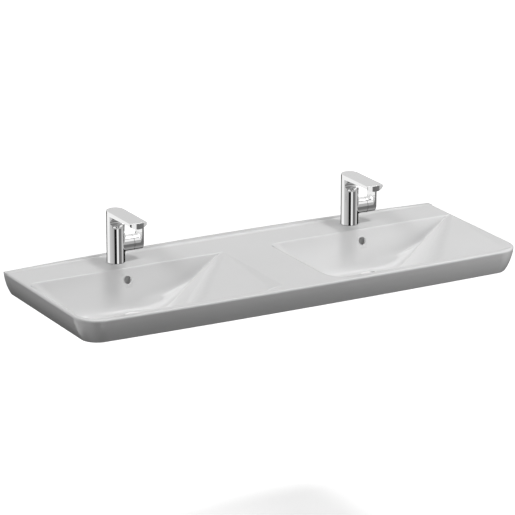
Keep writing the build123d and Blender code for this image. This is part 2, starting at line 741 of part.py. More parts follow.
def handle():
    """Hollow end cap of the housing with a flat lever rising from its outer face."""
    body = bar(HOUSING_R, HANDLE_START, HANDLE_END)
    lever_start = HANDLE_END - LEVER_THICKNESS
    lever = block((lever_start, -HOUSING_R, 0), (HANDLE_END, HOUSING_R, LEVER_HEIGHT))
    corners = lever.edges().filter_by(Axis.X).group_by(Axis.Z)[-1]
    body = body + fillet(corners, LEVER_CORNER_R) + lever_blend(lever_start)
    body = body - bar(HOLLOW_R, HANDLE_START - OVERCUT, lever_start)
    wedge_angle = TILT_MAX + WEDGE_SPARE
    wedge = Pos(HANDLE_START, 0, -TILT_DROP) * Rot(0, -wedge_angle, 0) * Pos(-HOUSING_R, 0, -HOUSING_R)
    body = body - wedge * Box(2 * HOUSING_R, 3 * HOUSING_R, 2 * HOUSING_R)
    low = -HOUSING_R - OVERCUT
    body = body - Pos(GRUB_X, 0, 0) * rod(GRUB_R + GAP / 2, low, -HOLLOW_R + OVERCUT)
    body = body - Pos(GRUB_X, 0, 0) * rod(PLUG_R + GAP / 2, low, -HOUSING_R + PLUG_THICKNESS + GAP)
    return Pos(0, 0, HOUSING_HEIGHT) * body


def handle_screw():
    """Grub screw that locks the handle on its carrier."""
    top = -grub_top()
    screw = rod(GRUB_R, top - GRUB_LENGTH, top)
    socket = rod(GRUB_SOCKET_R, top - 2 * GRUB_LENGTH, top - GRUB_LENGTH / 2)
    return Pos(GRUB_X, 0, HOUSING_HEIGHT) * (screw - socket)


def screw_plug():
    """Small cap over the grub screw's hole."""
    return Pos(GRUB_X, 0, HOUSING_HEIGHT) * rod(PLUG_R, -HOUSING_R + GAP / 2, -HOUSING_R + PLUG_THICKNESS)


def base_seal():
    """Flat ring under the tap's foot."""
    return ring(COLUMN_R - SLACK, TAP_HOLE_R, 0, SEAL_THICKNESS)


def mounting_stud():
    """Threaded stud that pulls the tap down."""
    top = STUD_ENGAGEMENT - SPIGOT_DEPTH
    return Pos(0, STUD_Y, 0) * rod(STUD_R, top - STUD_LENGTH, top)


def horseshoe(thickness, top):
    """Open washer that leaves room for the hoses."""
    disc = rod(WASHER_R, top - thickness, top)
    low = top - thickness - OVERCUT
    half = WASHER_SLOT / 2
    disc = disc - block((-half, -2 * WASHER_R, low), (half, 0, top + OVERCUT))
    return disc - Pos(0, STUD_Y, 0) * rod(STUD_R + GAP, low, top + OVERCUT)


def stud_nut(top):
    """Hexagon nut on the stud."""
    hexagon = extrude(RegularPolygon(STUD_NUT_FLATS / 2, 6, major_radius=False), amount=STUD_NUT_HEIGHT)
    nut = Pos(0, STUD_Y, top - STUD_NUT_HEIGHT) * hexagon
    return nut - Pos(0, STUD_Y, 0) * rod(STUD_R + RUN, top - 2 * STUD_NUT_HEIGHT, top + OVERCUT)


def make_tap():
    """Every piece of one tap, by name."""
    under = -DECK_THICKNESS - TAP_BOSS_HEIGHT
    metal_top = under - RUBBER_THICKNESS
    return {
        "tap_body": tap_body(SEAL_THICKNESS),
        "aerator_housing": aerator_housing(),
        "aerator_insert": aerator_insert(),
        "cartridge": cartridge(),
        "cartridge_nut": cartridge_nut(),
        "turret": turret(),
        "valve_spindle": spindle(),
        "lever_carrier": lever_carrier(),
        "tilt_pin": tilt_pin(),
        "handle": handle(),
        "handle_screw": handle_screw(),
        "screw_plug": screw_plug(),
        "tap_base_seal": base_seal(),
        "mounting_stud": mounting_stud(),
        "rubber_horseshoe": horseshoe(RUBBER_THICKNESS, under),
        "metal_horseshoe": horseshoe(METAL_THICKNESS, metal_top),
        "stud_nut": stud_nut(metal_top - METAL_THICKNESS),
    }


# Waste, about the outlet's axis

SEAT = -BOWL_DEPTH - FLANGE_RECESS
FLANGE_LOW = SEAT + TOP_SEAL_THICKNESS
FLANGE_TOP = FLANGE_LOW + FLANGE_THICKNESS
TUBE_R = TAIL_R - TAIL_WALL
HUB_TOP = FLANGE_TOP - SPIDER_DROP
CAP_LOW = FLANGE_TOP + GAP
LOWER_TOP = -DRAIN_BOSS_DROP
SLIP_TOP = LOWER_TOP - LOWER_SEAL_THICKNESS
BACKNUT_TOP = SLIP_TOP - SLIP_THICKNESS


def waste_body():
    """Flanged outlet tube with overflow slots and a spider for the push mechanism."""
    body = rod(FLANGE_R, FLANGE_LOW, FLANGE_TOP) + rod(TAIL_R, -TAIL_DROP, FLANGE_TOP)
    rim = [edge for edge in body.edges() if edge.center().Z > FLANGE_TOP - TOUCH]
    body = fillet(rim, FLANGE_THICKNESS / 2)
    body = body - rod(TUBE_R, -TAIL_DROP - OVERCUT, FLANGE_TOP + OVERCUT)
    slot_low = -DRAIN_BOSS_DROP + DUCT_WALL
    slot_high = -BOWL_DEPTH - CERAMIC_WALL
    half = SLOT_WIDTH / 2
    slot = block((HUB_R, -half, slot_low), (TAIL_R + OVERCUT, half, slot_high))
    for turn in range(SLOT_COUNT):
        body = body - Rot(0, 0, 360 / SLOT_COUNT * (turn + 0.5)) * slot
    body = body + rod(HUB_R, HUB_TOP - SPIDER_THICKNESS, HUB_TOP)
    groove_top = BACKNUT_TOP - BACKNUT_HEIGHT
    body = body - ring(TAIL_R + OVERCUT, TAIL_R - TAIL_GROOVE, groove_top - TAIL_GROOVE_WIDTH, groove_top)
    half = SPIDER_ARM_WIDTH / 2
    arm = block((0, -half, HUB_TOP - SPIDER_THICKNESS), (TUBE_R + TAIL_WALL / 2, half, HUB_TOP))
    for turn in range(SPIDER_ARMS):
        body = body + Rot(0, 0, 360 / SPIDER_ARMS * turn) * arm
    return body - rod(BARREL_NECK_R, HUB_TOP - 2 * SPIDER_THICKNESS, HUB_TOP + OVERCUT)


def push_barrel():
    """Closed latch barrel that screws into the spider's hub."""
    shoulder = HUB_TOP - SPIDER_THICKNESS - GAP
    neck = rod(BARREL_NECK_R - GAP, shoulder, HUB_TOP)
    barrel = rod(BARREL_R, shoulder - BARREL_LENGTH, shoulder)
    return neck + barrel - rod(STEM_R + RUN, HUB_TOP - BARREL_LENGTH - GAP, HUB_TOP + OVERCUT)


def plug():
    """Domed plug with the stem that slides in the latch barrel."""
    crown = CAP_LOW + CAP_EDGE + CAP_DOME
    sphere_r = (CAP_R ** 2 + CAP_DOME ** 2) / (2 * CAP_DOME)
    cap = rod(CAP_R, CAP_LOW, crown) & Pos(0, 0, crown - sphere_r) * Sphere(sphere_r)
    stem = rod(STEM_R, HUB_TOP - BARREL_LENGTH, CAP_LOW + OVERCUT)
    boss = rod(TUBE_R - 2 * CAP_SEAL_R - SLACK, CAP_LOW - 2 * CAP_SEAL_R, CAP_LOW + OVERCUT)
    return cap + stem + boss


def plug_seal():
    """Rubber ring round the plug's boss."""
    outer = TUBE_R - SLACK
    inner = outer - 2 * CAP_SEAL_R + GAP
    return ring(outer, inner, CAP_LOW - 2 * CAP_SEAL_R, CAP_LOW - GAP)


def backnut():
    """Large hexagon nut under the basin."""
    hexagon = extrude(RegularPolygon(BACKNUT_FLATS / 2, 6, major_radius=False), amount=BACKNUT_HEIGHT)
    nut = Pos(0, 0, BACKNUT_TOP - BACKNUT_HEIGHT) * hexagon
    return nut - rod(TAIL_R + RUN, BACKNUT_TOP - 2 * BACKNUT_HEIGHT, BACKNUT_TOP + OVERCUT)


def make_waste():
    """Every piece of one waste, by name."""
    bore = TAIL_R + GAP
    return {
        "waste_body": waste_body(),
        "waste_top_seal": ring(FLANGE_R, bore, SEAT, FLANGE_LOW),
        "push_barrel": push_barrel(),
        "plug": plug(),
        "plug_seal": plug_seal(),
        "waste_lower_seal": ring(LOWER_SEAL_R, bore, SLIP_TOP, LOWER_TOP),
        "waste_slip_washer": ring(LOWER_SEAL_R, bore, BACKNUT_TOP, SLIP_TOP),
        "waste_backnut": backnut(),
    }


os.makedirs("parts", exist_ok=True)

export_step(make_basin(), "parts/basin.step")
tap_pieces = make_tap()
waste_pieces = make_waste()
for name, side in (("left", -1), ("right", 1)):
    tap_place = Pos(side * BOWL_OFFSET + TAP_X, -TAP_Y, 0)
    waste_place = Pos(side * BOWL_OFFSET + DRAIN_X, -DRAIN_Y, 0)
    for piece, shape in tap_pieces.items():
        export_step(tap_place * shape, f"parts/{name}_{piece}.step")
    for piece, shape in waste_pieces.items():
        export_step(waste_place * shape, f"parts/{name}_{piece}.step")
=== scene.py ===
import bmesh
import bpy
import math
import numpy as np
from mathutils import Matrix, Vector
from mathutils.bvhtree import BVHTree


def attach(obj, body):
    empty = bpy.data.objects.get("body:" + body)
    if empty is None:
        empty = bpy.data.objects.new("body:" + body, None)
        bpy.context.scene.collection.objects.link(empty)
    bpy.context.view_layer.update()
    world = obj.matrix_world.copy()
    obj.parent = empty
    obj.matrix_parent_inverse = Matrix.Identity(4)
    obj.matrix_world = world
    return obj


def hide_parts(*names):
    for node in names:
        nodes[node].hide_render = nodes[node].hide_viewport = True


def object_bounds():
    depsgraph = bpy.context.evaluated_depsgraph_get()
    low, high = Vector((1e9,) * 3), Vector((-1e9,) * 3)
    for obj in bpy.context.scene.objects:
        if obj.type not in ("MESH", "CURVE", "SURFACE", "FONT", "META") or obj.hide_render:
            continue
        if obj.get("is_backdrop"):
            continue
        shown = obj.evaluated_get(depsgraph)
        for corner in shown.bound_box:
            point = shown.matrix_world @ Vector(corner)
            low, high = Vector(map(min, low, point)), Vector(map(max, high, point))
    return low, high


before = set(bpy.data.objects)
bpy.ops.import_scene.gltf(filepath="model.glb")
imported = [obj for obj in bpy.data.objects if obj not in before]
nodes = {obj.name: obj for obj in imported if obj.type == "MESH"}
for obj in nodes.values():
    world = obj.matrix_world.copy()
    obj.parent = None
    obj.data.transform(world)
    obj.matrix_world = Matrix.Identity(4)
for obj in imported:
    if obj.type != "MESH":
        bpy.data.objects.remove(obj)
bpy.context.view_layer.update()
SIDES = ("left", "right")


# Camera. It stands far back and to the left of the basin and looks down a little through a long lens,
# so the long rims stay nearly parallel.
LENS_AZIMUTH = math.radians(-28.85)
LENS_HEIGHT = math.radians(17.61)
camera_data = bpy.data.cameras.new("camera")
camera_data.sensor_width = 36.0
camera_data.lens = 236.6
camera_data.clip_end = 60.0
camera = bpy.data.objects.new("camera", camera_data)
bpy.context.scene.collection.objects.link(camera)
back = Vector((
    math.sin(LENS_AZIMUTH) * math.cos(LENS_HEIGHT),
    -math.cos(LENS_AZIMUTH) * math.cos(LENS_HEIGHT),
    math.sin(LENS_HEIGHT),
))
across = Vector((math.cos(LENS_AZIMUTH), math.sin(LENS_AZIMUTH), 0.0))
facing = Matrix((across, back.cross(across), back)).transposed().to_4x4()
camera.matrix_world = Matrix.Translation((-4.12526, -7.68217, 2.70659)) @ facing
bpy.context.scene.camera = camera
bpy.context.scene.view_settings.view_transform = "Standard"


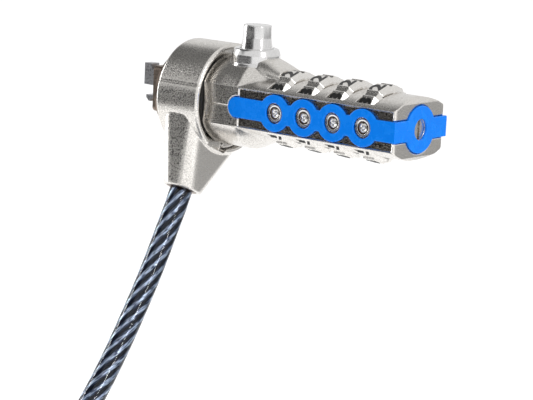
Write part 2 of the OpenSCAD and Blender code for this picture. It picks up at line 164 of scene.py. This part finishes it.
def strand_material():
    """Bright wires: fine lines along the strands, from the tube's own map, with the grooves between
    strands painted near-black as painted shade.
    """
    n = Nodes("cable_strand")
    n.set(Metallic=1.0)
    uv = n.add("ShaderNodeTexCoord").outputs["UV"]
    wave = n.add("ShaderNodeTexWave", wave_type="BANDS", bands_direction="X")
    wave.inputs["Scale"].default_value = tau / 20
    wave.inputs["Phase Offset"].default_value = pi
    n.join(uv, wave.inputs["Vector"])
    crest = wave.outputs["Fac"]
    wires = n.add("ShaderNodeTexNoise")
    wires.inputs["Scale"].default_value = 3.2
    wires.inputs["Detail"].default_value = 4.0
    stretch = n.add("ShaderNodeMapping")
    stretch.inputs["Scale"].default_value = (2.6, 0.16, 1.0)
    n.join(uv, stretch.inputs["Vector"])
    n.join(stretch.outputs["Vector"], wires.inputs["Vector"])
    mixed = n.add("ShaderNodeMath", operation="MULTIPLY")
    n.join(crest, mixed.inputs[0])
    n.join(n.spread(wires.outputs["Fac"], 0.25, 1.35, (0.35, 0.65)), mixed.inputs[1])
    # painted shade: the grooves between strands go dark navy to near-black, the crests take the
    # wires' pale colour
    n.join(n.ramp(mixed.outputs["Value"], [(0.22, (0.006, 0.009, 0.02)), (0.5, (0.08, 0.11, 0.19)),
                                           (0.95, (0.80, 0.88, 0.97))]),
           n.shader.inputs["Base Color"])
    n.join(n.spread(crest, 0.5, 0.3), n.shader.inputs["Roughness"])
    n.join(n.bump(wires.outputs["Fac"], 0.00004), n.shader.inputs["Normal"])
    return n.material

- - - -

** EXERCISE AIM **
Report how many lines in the listing include the word "True". Give nothing but the count.

** REPLY TO THE TASK **
2